The Parents’ Campaign opposes this bill.

SB 2400 Sets the election of all local school board members in Mississippi (who are elected rather than appointed) every four years at the time of the statewide general election, beginning in 2023, eliminating staggered terms of service for board members and opening school boards to takeover by privatization-backed candidates; in addition to the statewide change for elected board members, the bill restructures the board of trustees of the Natchez-Adams Special Municipal Separate School District, renaming it the Natchez-Adams County School Board and transforming it to an all-elected board, beginning with the election of all five trustees in November 2019 and every four years thereafter.

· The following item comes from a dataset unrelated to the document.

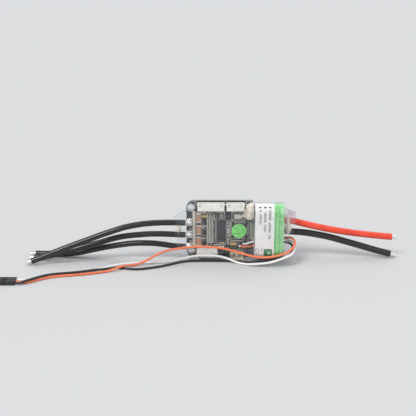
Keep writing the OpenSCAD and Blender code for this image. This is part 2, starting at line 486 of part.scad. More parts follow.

• Double referred to Senate Education Committee and Senate Elections Committee, 1/15/18

• Passed by Senate Education Committee, 1/24/18

• Passed by Senate Elections Committee, 1/30/18

• Amended on Senate floor to include staggered terms of service for school board members: positions 1 and 5 to be elected beginning in 2023 and every four years thereafter, and positions 2, 3, and 4 to be elected in 2024 and every four years thereafter, 2/7/18

• Passed by Senate, 2/7/18

• Held on a motion to reconsider, 2/7/18

• Motion to table the motion to reconsider failed, 2/12/18

• Died on the calendar in Senate, 2/12/18

The Parents’ Campaign opposes this bill in its original form and favors amending it to create staggered terms of service for school board members.

SB 2623 Opens vouchers to all students; over 10 years, takes $1.5-billion from public schools to subsidize tuition at private, for-profit, and cyber schools; specifically prohibits holding the majority of private voucher schools accountable for how public funds are expended; provides for a mobile app through which parents of voucher students can use state funds to pay “educational” expenses, inviting fraud and abuse of taxpayer dollars; prohibits entities from requiring data from the private schools that operate using our tax dollars, with one exception: allows PEER to request test scores of voucher students (parents and private schools can pick their own tests), but no other data, from private schools serving 30 or more voucher students; allows parents to roll over unused voucher funds from one year to the next; funds nearly 2,500 vouchers in 2018-2019 and adds 4,000+ new vouchers every year thereafter.

• Referred to Senate Education Committee, 1/15/18

• Passed by Senate Education Committee, 1/30/18

• Died on the calendar in Senate, 2/8/18

The Parents’ Campaign opposes this bill.